No less than twelve different thunderbolts were known to them. They believed in a thunderbolt of prophecy, one of authority, one of law, one of wish, one of admonition, one of approval, one of help, one of prosperity, one of falsehood, one of plague, one of threats, and one of murder. Every transaction in life, with the best or the worst of mankind, might have been accompanied by an approving or disapproving thunder-clap. They firmly believed the thunderbolts used by the Supreme Deity were all manufactured in the fiery interior of Mount Ætna. They possessed no ritual of the dead like the Egyptians, but a thunderbolt ritual. Every day of the year that brought thunder had its special signification. All the veiled gods, and nine of the secondary gods, had the power of thundering.

Their conception of angry, jealous, persecuting, thundering, and lightning divinities has much in common with the Jewish and Phœnician ideals of the Supreme Deity. This peculiarity the Northerns shared in their conception of Thor. The Etruskan belief, that aërolites were thunderbolts sent by the angels against the Titans, has a great analogy with the Persian legends assuming these to have been hurled by the Fervers against the Devas.

Their superior divinities are, like the kings or priests of Persia, Assyria, and Babylon, provided with wings. Jupiter, Diana, Minerva (a kind of female Mercury with the Etruskans, who had wings not only on her shoulders, but also on her feet) and Venus were all winged; others, like Proserpina (Persephone), Amor (Eros), and the Furies, had wings on their heads.
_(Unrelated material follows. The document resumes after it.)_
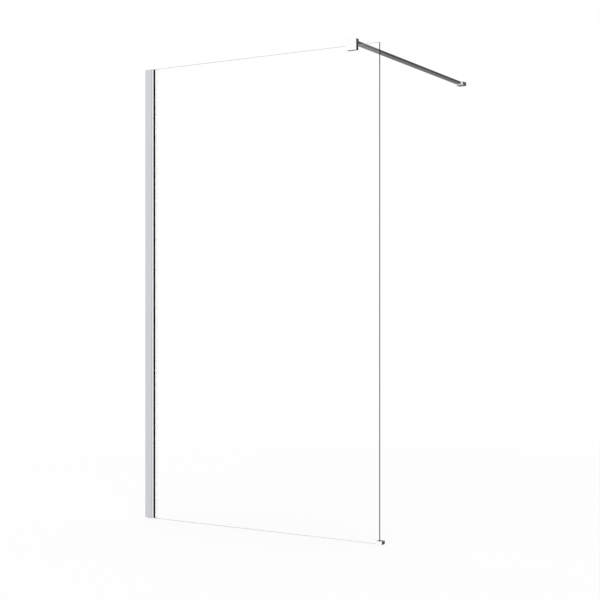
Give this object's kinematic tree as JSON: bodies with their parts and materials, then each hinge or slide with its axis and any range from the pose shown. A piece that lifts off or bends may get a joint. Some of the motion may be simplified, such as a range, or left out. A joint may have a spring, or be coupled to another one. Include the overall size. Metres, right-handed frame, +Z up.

White and black winged genii (angels and demons) are plentiful in the subterranean tombs of the old Etruskan town, Tarquinium. According to Dempster, their cars even are often provided with wings. What was a metaphor with the Greeks was turned by the Etruskans into matter-of-fact. Euripides in his ‘Orestes’ speaks of the winged car of Phœbus, and on some Eleusian coins Ceres is seen sitting in a winged car, drawn by two serpents.

From a gloomy contemplation of supernatural matters the Etruskans turned their minds to extremely worldly and practical purposes. They wished to secure their towns and to protect them against real and imaginary monsters, and they constructed excellent walls and most comfortable houses. The ‘cavœdium’ (‘cavum œdium’), with the impluvium and compluvium (the one for collecting and the other for preserving water), was altogether an Etruskan invention, and was called by the Romans who adopted it, Tuscanicum. They constructed temples differing only in some details from those of the Greeks. The cella was generally square; sometimes they had more than one cella; one in the Postica and one in the Antica (the rear and front of the temple). The portico was often filled with columns. The architectural style was a rough and primitive Doric. They never attained the majestic simplicity which distinguished this order in Greece. The columns had a base, were more slender (about fourteen moduli), stood more apart, and supported a wooden roof with clumsily-protruding beams, an unwieldy cornice, and a high pediment.

Cinerary chests they had in abundance with divinities on them, worked in reliefs of a decidedly Egyptian type. They used brazen tablets representing Osiris and Isis. Little clay figures were put into the graves to protect the dead. Amongst these has been found a winged Harpokrates or Horus, with the fore-finger of one hand on his lips, a lotus on his head, and a cornucopia in his other hand.

Their ancient pottery is more in the Egyptian than the Greek style. Their jars represent sphinxes and women; their drinking cups are in the form of human legs, with human faces replacing the knee; some are in the form of Mercury with a pointed, attached beard, like those to be seen in Egyptian divinities. Some of the patterns of their ornamentation, in general as well as in detail, are perfectly Mexican. On one of their lamps we have a winged Kentaur holding a rabbit, whilst four rabbits running after one another, form the spirited ornamentation of the border, intermixed with triangles, rosettes, or solar circles.